**Records for processing**

-- start --

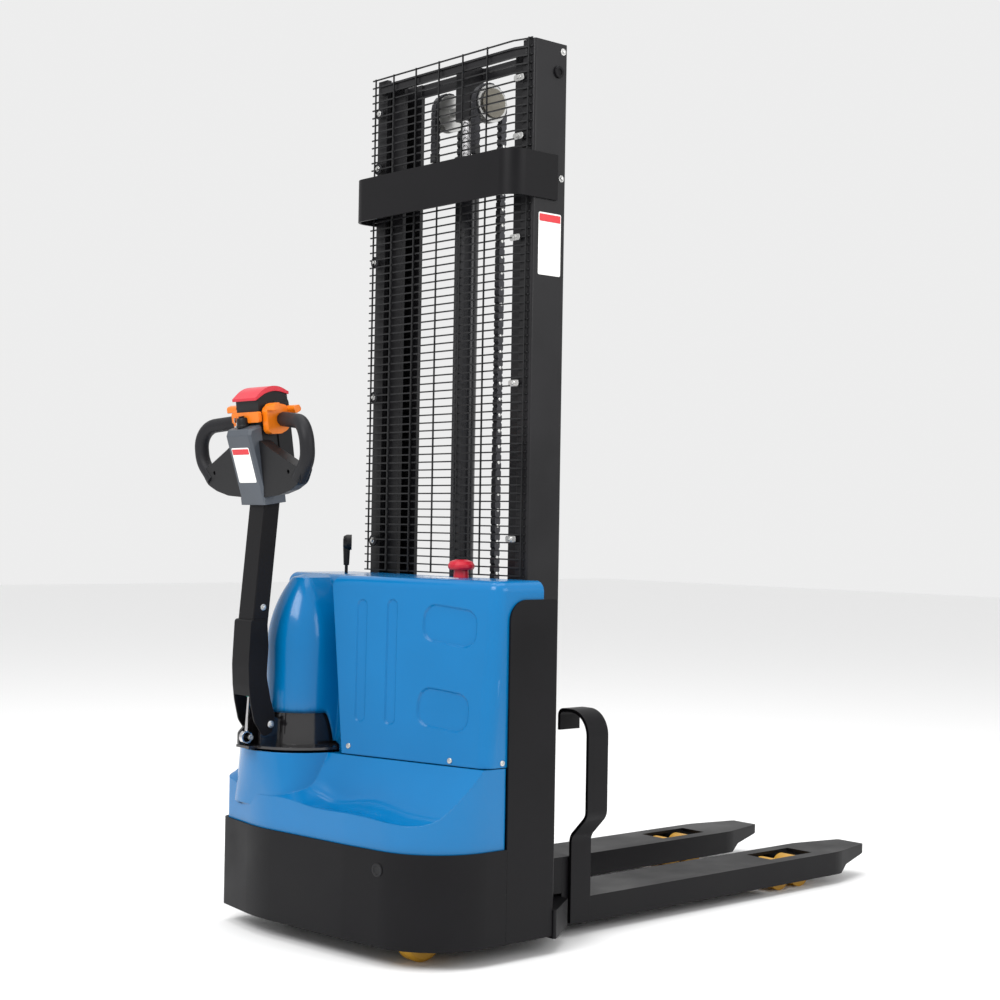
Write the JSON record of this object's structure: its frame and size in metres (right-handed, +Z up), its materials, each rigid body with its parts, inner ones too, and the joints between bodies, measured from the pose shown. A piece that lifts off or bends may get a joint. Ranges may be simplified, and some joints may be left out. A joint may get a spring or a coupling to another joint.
{
  "type": "electric stacker",
  "caption": "Pedestrian electric stacker: offset tiller over a steered drive wheel, two-stage mast with chain lift, fork carriage over support legs.",
  "frame": {"origin": "bottom centre of the whole machine's box, on the floor", "axes": "+Z up, +X towards the fork tips, +Y to the tiller's side"},
  "size_m": [1.814, 0.8297, 2.083],
  "materials": {
    "black_steel": "semi-gloss powder coat",
    "mast_steel": "semi-gloss paint",
    "blue_hood": "gloss moulded plastic",
    "gloss_black": "gloss",
    "matte_black": "satin textured",
    "grey_plastic": "satin",
    "orange_plastic": "satin",
    "red_plastic": "satin",
    "wire": "painted wire",
    "cylinder_black": "gloss paint",
    "chrome_rod": "ground and chromed",
    "chain_steel": "oiled steel",
    "pulley_steel": "turned steel",
    "poly_wheel": "polyurethane tread",
    "drive_tread": "polyurethane tread",
    "zinc": "zinc plated",
    "battery_case": "moulded case"
  },
  "bodies": {
    "chassis": {"side_panels": "black_steel", "skirt": "black_steel", "chassis_frame": "black_steel", "hood_lower": "blue_hood", "hood_upper": "blue_hood", "battery": "battery_case", "mast_outer_left": "mast_steel", "mast_outer_right": "mast_steel", "mast_outer_beams": "mast_steel", "name_band": "black_steel", "mesh_guard": "wire", "lift_cylinder": "cylinder_black", "chain_anchor_falls": "chain_steel", "leg_base": "black_steel", "leg_left": "black_steel", "leg_right": "black_steel", "emergency_stop": "red_plastic", "charger_plug": "matte_black"},
    "steering_head": {"drive_unit": "black_steel", "steer_drum": "gloss_black"},
    "drive_wheel": {"drive_wheel": "drive_tread"},
    "tiller": {"tiller_housing": "black_steel", "tiller_arm": "black_steel", "tiller_head": "matte_black", "tiller_grips": "matte_black", "throttle": "orange_plastic", "belly_button": "red_plastic", "control_box": "grey_plastic", "gas_spring_tube": "zinc"},
    "gas_spring_rod": {"gas_spring_rod": "chrome_rod"},
    "caster": {"caster_fork": "zinc"},
    "caster_wheel": {"caster_wheel": "poly_wheel"},
    "inner_mast": {"mast_inner_left": "mast_steel", "mast_inner_right": "mast_steel", "mast_inner_ties": "mast_steel", "lift_rod": "chrome_rod", "chain_wraps": "chain_steel", "chain_carriage_falls": "chain_steel"},
    "chain_pulleys": {"chain_pulleys": "pulley_steel"},
    "fork_carriage": {"fork_carriage": "black_steel", "fork_left": "black_steel", "fork_right": "black_steel", "side_guards": "black_steel"},
    "load_roller_front_left": {"load_roller_front_left": "poly_wheel"},
    "load_roller_rear_left": {"load_roller_rear_left": "poly_wheel"},
    "load_roller_front_right": {"load_roller_front_right": "poly_wheel"},
    "load_roller_rear_right": {"load_roller_rear_right": "poly_wheel"}
  },
  "joints": [
    {"name": "steer", "type": "hinge", "parent": "chassis", "child": "steering_head", "pos_m": [-0.70713, 0.17716, 0.434], "axis": [0, 0, 1], "range_deg": [-70, 70]},
    {"name": "drive_wheel_turn", "type": "hinge", "parent": "steering_head", "child": "drive_wheel", "pos_m": [-0.70713, 0.17716, 0.1], "axis": [0, 1, 0], "continuous": true},
    {"name": "tiller_pitch", "type": "hinge", "parent": "steering_head", "child": "tiller", "pos_m": [-0.82413, 0.17716, 0.489], "axis": [0, -1, 0], "range_deg": [0, 80], "stiffness_Nm_per_rad": 50, "springref_deg": -2.86},
    {"name": "gas_spring_stroke", "type": "slide", "parent": "tiller", "child": "gas_spring_rod", "axis": [0.0698, 0, 0.9976], "range_m": [0, 0.075]},
    {"name": "caster_swivel", "type": "hinge", "parent": "chassis", "child": "caster", "pos_m": [-0.65914, -0.26985, 0.14], "axis": [0, 0, 1], "continuous": true},
    {"name": "caster_wheel_turn", "type": "hinge", "parent": "caster", "child": "caster_wheel", "pos_m": [-0.69713, -0.26985, 0.06], "axis": [0, 1, 0], "continuous": true},
    {"name": "mast_lift", "type": "slide", "parent": "chassis", "child": "inner_mast", "axis": [0, 0, 1], "range_m": [0, 1.456], "deforming": ["chain_anchor_falls"]},
    {"name": "chain_pulley_turn", "type": "hinge", "parent": "inner_mast", "child": "chain_pulleys", "pos_m": [-0.39713, -0.03485, 1.972], "axis": [0, 1, 0], "continuous": true},
    {"name": "fork_lift", "type": "slide", "parent": "inner_mast", "child": "fork_carriage", "axis": [0, 0, 1], "range_m": [0, 1.456], "deforming": ["chain_carriage_falls"]},
    {"name": "load_roller_front_left_turn", "type": "hinge", "parent": "chassis", "child": "load_roller_front_left", "pos_m": [0.54287, 0.16015, 0.04], "axis": [0, 1, 0], "continuous": true},
    {"name": "load_roller_rear_left_turn", "type": "hinge", "parent": "chassis", "child": "load_roller_rear_left", "pos_m": [0.62687, 0.16015, 0.04], "axis": [0, 1, 0], "continuous": true},
    {"name": "load_roller_front_right_turn", "type": "hinge", "parent": "chassis", "child": "load_roller_front_right", "pos_m": [0.54287, -0.22984, 0.04], "axis": [0, 1, 0], "continuous": true},
    {"name": "load_roller_rear_right_turn", "type": "hinge", "parent": "chassis", "child": "load_roller_rear_right", "pos_m": [0.62687, -0.22984, 0.04], "axis": [0, 1, 0], "continuous": true}
  ],
  "couplings": [
    {"joint": "fork_lift", "follows": "mast_lift", "ratio": 1},
    {"joint": "chain_pulley_turn", "follows": "mast_lift", "rad_per_m": 23.809},
    {"joint": "gas_spring_stroke", "follows": "tiller_pitch", "m_per_rad": 0.04333}
  ]
}
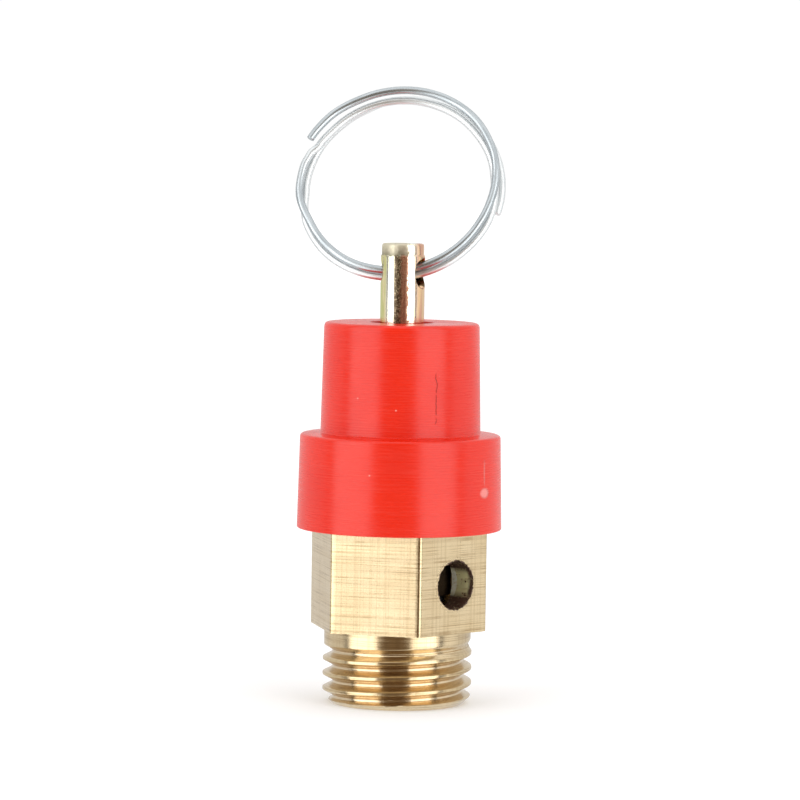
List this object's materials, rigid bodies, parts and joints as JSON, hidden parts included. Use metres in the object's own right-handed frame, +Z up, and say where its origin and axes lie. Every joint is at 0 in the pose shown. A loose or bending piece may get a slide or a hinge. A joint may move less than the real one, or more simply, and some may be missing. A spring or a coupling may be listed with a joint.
{
  "type": "pressure relief valve",
  "caption": "Spring-loaded pressure relief valve with a brass hexagon body, male G1/4 thread, side discharge holes, red two-step cap and a pull ring on its stem.",
  "frame": {"origin": "centre of the threaded end's face, on the valve's axis", "axes": "+Z up the stem towards the pull ring, -Y the front, +X to the right seen from the front"},
  "size_m": [0.0185, 0.018, 0.0546],
  "materials": {
    "brass": "machined, pale, fine turning lines",
    "inner_brass": "turned",
    "red_plastic": "semi-gloss with fine horizontal turning lines",
    "yellow_zinc": "yellow iridescent zinc plating",
    "spring_steel": "plain steel",
    "bright_steel": "bright nickel-plated wire",
    "black_rubber": "matte nitrile rubber"
  },
  "bodies": {
    "housing": {"valve_body": "brass", "red_cap": "red_plastic", "adjusting_screw": "inner_brass", "lock_nut": "inner_brass", "upper_spring_seat": "spring_steel", "pressure_spring": "spring_steel"},
    "disc": {"disc_holder": "inner_brass", "seal_disc": "black_rubber"},
    "pull_stem": {"stem": "yellow_zinc", "stem_clip": "spring_steel"},
    "ring": {"pull_ring": "bright_steel"}
  },
  "joints": [
    {"name": "disc_lift", "type": "slide", "parent": "housing", "child": "disc", "axis": [0, 0, 1], "range_m": [0, 0.0025], "stiffness_N_per_m": 2000, "springref_m": -0.008, "deforming": ["pressure_spring"]},
    {"name": "stem_spin", "type": "hinge", "parent": "disc", "child": "pull_stem", "pos_m": [0, 0, 0.038], "axis": [0, 0, 1], "continuous": true},
    {"name": "ring_swing", "type": "hinge", "parent": "pull_stem", "child": "ring", "pos_m": [0, 0, 0.038], "axis": [0.9863, -0.165, 0], "range_deg": [-118, 168]}
  ]
}
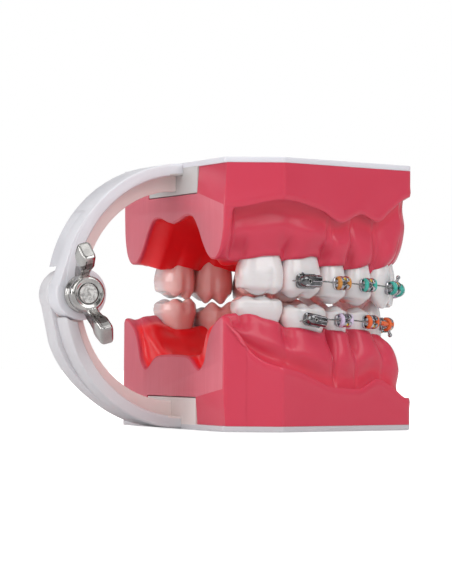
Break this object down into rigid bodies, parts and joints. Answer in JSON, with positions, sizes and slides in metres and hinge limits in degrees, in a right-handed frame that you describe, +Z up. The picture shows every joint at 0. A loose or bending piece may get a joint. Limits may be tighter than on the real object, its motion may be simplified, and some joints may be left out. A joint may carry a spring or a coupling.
{
  "type": "typodont model",
  "caption": "Hinged orthodontic practice jaws: pink gum blocks, removable teeth, brackets and archwires on a plastic articulator frame with bolt and wing nut.",
  "frame": {"origin": "centre of the underside of the lower base plate, on the midline, halfway between the rear face and the front of the blocks", "axes": "+Z up, -Y towards the patient's front, -X towards the patient's right, +Y towards the hinge"},
  "size_m": [0.0668, 0.0787, 0.053],
  "materials": {
    "gum_resin": "satin pink acrylic resin",
    "white_plastic": "satin injection moulding",
    "tooth_enamel": "glossy white resin teeth",
    "bracket_steel": "satin stainless steel",
    "wire_steel": "drawn stainless steel wire",
    "plated_hardware": "nickel plated",
    "ligature_gold": "elastic ligature",
    "ligature_teal": "elastic ligature",
    "ligature_lilac": "elastic ligature",
    "ligature_orange": "elastic ligature"
  },
  "bodies": {
    "lower_jaw": {"lower_archwire": "wire_steel", "lower_frame": "white_plastic", "lower_gum_block": "gum_resin", "lower_left_canine": "tooth_enamel", "lower_left_canine_bracket": "bracket_steel", "lower_left_central_incisor": "tooth_enamel", "lower_left_central_incisor_bracket": "bracket_steel", "lower_left_first_molar": "tooth_enamel", "lower_left_first_molar_tube": "bracket_steel", "lower_left_first_premolar": "tooth_enamel", "lower_left_first_premolar_bracket": "bracket_steel", "lower_left_lateral_incisor": "tooth_enamel", "lower_left_lateral_incisor_bracket": "bracket_steel", "lower_left_second_molar": "tooth_enamel", "lower_left_second_premolar": "tooth_enamel", "lower_left_second_premolar_bracket": "bracket_steel", "lower_right_canine": "tooth_enamel", "lower_right_canine_bracket": "bracket_steel", "lower_right_central_incisor": "tooth_enamel", "lower_right_central_incisor_bracket": "bracket_steel", "lower_right_first_molar": "tooth_enamel", "lower_right_first_molar_tube": "bracket_steel", "lower_right_first_premolar": "tooth_enamel", "lower_right_first_premolar_bracket": "bracket_steel", "lower_right_lateral_incisor": "tooth_enamel", "lower_right_lateral_incisor_bracket": "bracket_steel", "lower_right_second_molar": "tooth_enamel", "lower_right_second_premolar": "tooth_enamel", "lower_right_second_premolar_bracket": "bracket_steel", "hinge_bolt": "plated_hardware"},
    "upper_jaw": {"upper_archwire": "wire_steel", "upper_frame": "white_plastic", "upper_gum_block": "gum_resin", "upper_left_canine": "tooth_enamel", "upper_left_canine_bracket": "bracket_steel", "upper_left_central_incisor": "tooth_enamel", "upper_left_central_incisor_bracket": "bracket_steel", "upper_left_first_molar": "tooth_enamel", "upper_left_first_molar_tube": "bracket_steel", "upper_left_first_premolar": "tooth_enamel", "upper_left_first_premolar_bracket": "bracket_steel", "upper_left_lateral_incisor": "tooth_enamel", "upper_left_lateral_incisor_bracket": "bracket_steel", "upper_left_second_molar": "tooth_enamel", "upper_left_second_premolar": "tooth_enamel", "upper_left_second_premolar_bracket": "bracket_steel", "upper_right_canine": "tooth_enamel", "upper_right_canine_bracket": "bracket_steel", "upper_right_central_incisor": "tooth_enamel", "upper_right_central_incisor_bracket": "bracket_steel", "upper_right_first_molar": "tooth_enamel", "upper_right_first_molar_tube": "bracket_steel", "upper_right_first_premolar": "tooth_enamel", "upper_right_first_premolar_bracket": "bracket_steel", "upper_right_lateral_incisor": "tooth_enamel", "upper_right_lateral_incisor_bracket": "bracket_steel", "upper_right_second_molar": "tooth_enamel", "upper_right_second_premolar": "tooth_enamel", "upper_right_second_premolar_bracket": "bracket_steel"},
    "nut": {"wing_nut": "plated_hardware"}
  },
  "joints": [
    {"name": "jaw_hinge", "type": "hinge", "parent": "lower_jaw", "child": "upper_jaw", "pos_m": [0, 0.047, 0.0266], "axis": [-1, 0, 0], "range_deg": [0, 100]},
    {"name": "nut_turn", "type": "hinge", "parent": "lower_jaw", "child": "nut", "pos_m": [-0.008, 0.047, 0.0266], "axis": [-1, 0, 0], "continuous": true}
  ]
}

-- end --

**Problem**
Count every line above that holds the word "from", and state the number and nothing more.

**Output**
2